Christine and I take pleasure in cycling through the scenic rice fields and villages, stopping occasionally to make purchases so large that a delicate circus balancing act is required to remain upright pedaling back. The four of us decide to rent a van to further explore the island, and our stops include Candidasa, Bedugal, Singaraja, Kintamani, Lake Batur, and Bug Bug. How could anyone not just love a village called Bug Bug?
For our last supper we’re treating ourselves to Bali’s most famous dish called ‘Bebek-Tutu’, which requires ordering 24 hours in advance. While it may sound like some sort of fancy ballet skirt, the meal is actually a Balinese smoked duck smothered in various spices, wrapped in banana leaves, and slow-cooked over a fire for 12 hours. Waiting for dinner to arrive, we keep the bar staff as busy as a centipede with athlete’s foot, and while getting slightly buzzed, we somehow arrive at the absurd conclusion our tasty quacker shall be henceforth be named Desmond, in honor of the dude in Africa!

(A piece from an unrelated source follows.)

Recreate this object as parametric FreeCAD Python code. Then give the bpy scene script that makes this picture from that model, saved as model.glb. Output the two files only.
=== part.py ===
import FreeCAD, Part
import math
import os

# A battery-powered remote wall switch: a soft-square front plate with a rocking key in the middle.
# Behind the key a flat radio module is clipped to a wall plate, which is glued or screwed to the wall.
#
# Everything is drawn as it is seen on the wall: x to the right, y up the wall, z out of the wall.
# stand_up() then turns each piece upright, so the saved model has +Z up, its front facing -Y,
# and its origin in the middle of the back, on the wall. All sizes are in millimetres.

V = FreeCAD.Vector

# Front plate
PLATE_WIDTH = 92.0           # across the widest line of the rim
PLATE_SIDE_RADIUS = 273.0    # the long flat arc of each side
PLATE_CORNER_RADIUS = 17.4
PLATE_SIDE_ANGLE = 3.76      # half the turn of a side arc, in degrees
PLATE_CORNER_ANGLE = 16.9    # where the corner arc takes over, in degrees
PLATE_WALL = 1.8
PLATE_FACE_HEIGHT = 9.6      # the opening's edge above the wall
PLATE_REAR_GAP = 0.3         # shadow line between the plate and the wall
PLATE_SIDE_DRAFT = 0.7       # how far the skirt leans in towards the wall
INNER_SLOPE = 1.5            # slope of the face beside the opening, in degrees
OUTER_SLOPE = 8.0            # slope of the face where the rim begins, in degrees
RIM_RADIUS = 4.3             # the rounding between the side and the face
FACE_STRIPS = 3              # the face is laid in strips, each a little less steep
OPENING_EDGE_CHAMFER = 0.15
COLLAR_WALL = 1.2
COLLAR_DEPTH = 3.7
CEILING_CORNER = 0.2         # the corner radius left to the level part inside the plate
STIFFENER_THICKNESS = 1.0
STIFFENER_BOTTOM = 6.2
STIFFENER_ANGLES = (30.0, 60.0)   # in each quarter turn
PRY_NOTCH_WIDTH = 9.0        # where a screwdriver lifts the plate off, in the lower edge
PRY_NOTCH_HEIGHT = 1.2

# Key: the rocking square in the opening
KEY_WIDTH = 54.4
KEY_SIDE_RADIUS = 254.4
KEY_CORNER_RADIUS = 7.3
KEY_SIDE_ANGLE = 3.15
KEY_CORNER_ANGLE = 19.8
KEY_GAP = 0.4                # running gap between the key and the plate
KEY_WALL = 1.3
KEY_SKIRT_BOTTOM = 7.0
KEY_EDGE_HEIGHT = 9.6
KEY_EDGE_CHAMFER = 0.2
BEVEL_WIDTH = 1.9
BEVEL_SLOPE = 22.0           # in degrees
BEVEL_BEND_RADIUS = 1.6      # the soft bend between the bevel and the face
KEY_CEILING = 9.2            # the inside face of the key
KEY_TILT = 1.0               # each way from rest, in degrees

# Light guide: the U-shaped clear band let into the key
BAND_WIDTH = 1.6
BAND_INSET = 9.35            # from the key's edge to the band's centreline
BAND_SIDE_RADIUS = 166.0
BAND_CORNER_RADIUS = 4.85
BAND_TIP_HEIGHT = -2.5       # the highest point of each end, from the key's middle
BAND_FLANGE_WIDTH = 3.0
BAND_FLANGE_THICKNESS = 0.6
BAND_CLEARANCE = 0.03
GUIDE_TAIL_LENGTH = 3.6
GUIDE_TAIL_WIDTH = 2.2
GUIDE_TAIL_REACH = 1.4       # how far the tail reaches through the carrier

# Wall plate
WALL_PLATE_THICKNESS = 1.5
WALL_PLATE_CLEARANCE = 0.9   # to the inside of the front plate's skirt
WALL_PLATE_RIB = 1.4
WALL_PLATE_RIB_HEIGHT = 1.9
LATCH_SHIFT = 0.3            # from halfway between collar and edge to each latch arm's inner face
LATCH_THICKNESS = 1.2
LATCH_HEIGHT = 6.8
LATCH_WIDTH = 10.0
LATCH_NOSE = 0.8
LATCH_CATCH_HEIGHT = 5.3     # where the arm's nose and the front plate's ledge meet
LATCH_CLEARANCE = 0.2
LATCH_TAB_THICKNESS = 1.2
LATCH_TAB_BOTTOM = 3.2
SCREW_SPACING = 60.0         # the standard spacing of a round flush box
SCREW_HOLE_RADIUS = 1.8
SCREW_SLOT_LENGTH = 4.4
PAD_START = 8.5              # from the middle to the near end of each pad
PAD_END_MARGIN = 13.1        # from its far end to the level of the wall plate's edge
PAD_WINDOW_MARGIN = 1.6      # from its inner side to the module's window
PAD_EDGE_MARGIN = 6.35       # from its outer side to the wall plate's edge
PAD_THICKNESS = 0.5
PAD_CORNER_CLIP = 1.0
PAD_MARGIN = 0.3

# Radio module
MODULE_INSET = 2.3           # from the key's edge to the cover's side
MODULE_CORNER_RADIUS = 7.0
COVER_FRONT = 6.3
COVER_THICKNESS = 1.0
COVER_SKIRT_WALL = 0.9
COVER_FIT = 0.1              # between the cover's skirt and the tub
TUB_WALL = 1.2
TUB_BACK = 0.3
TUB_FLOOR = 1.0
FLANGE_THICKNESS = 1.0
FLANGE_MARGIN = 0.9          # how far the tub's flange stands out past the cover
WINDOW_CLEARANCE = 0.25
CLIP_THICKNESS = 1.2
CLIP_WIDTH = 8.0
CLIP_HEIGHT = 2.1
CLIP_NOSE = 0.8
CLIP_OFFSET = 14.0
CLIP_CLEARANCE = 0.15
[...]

Finally, Desmond’s cooked corpse puts in its long awaited appearance; escorted by the rest of our lavish banquet which blankets the table. Just as we’re about to grub down the power goes out, plunging us into darkness, but not to worry, the lovely staff scurries off to round up some candles. Finally we see the light, and attack the delectable ‘Desmond’ like piranhas coming off of a fast! Devouring our romantic candle-lit dinner under an indigo sky cluttered with brilliant stars is the perfect conclusion to our gratifying days in beautiful Bali; our all-time favorite Indonesian island.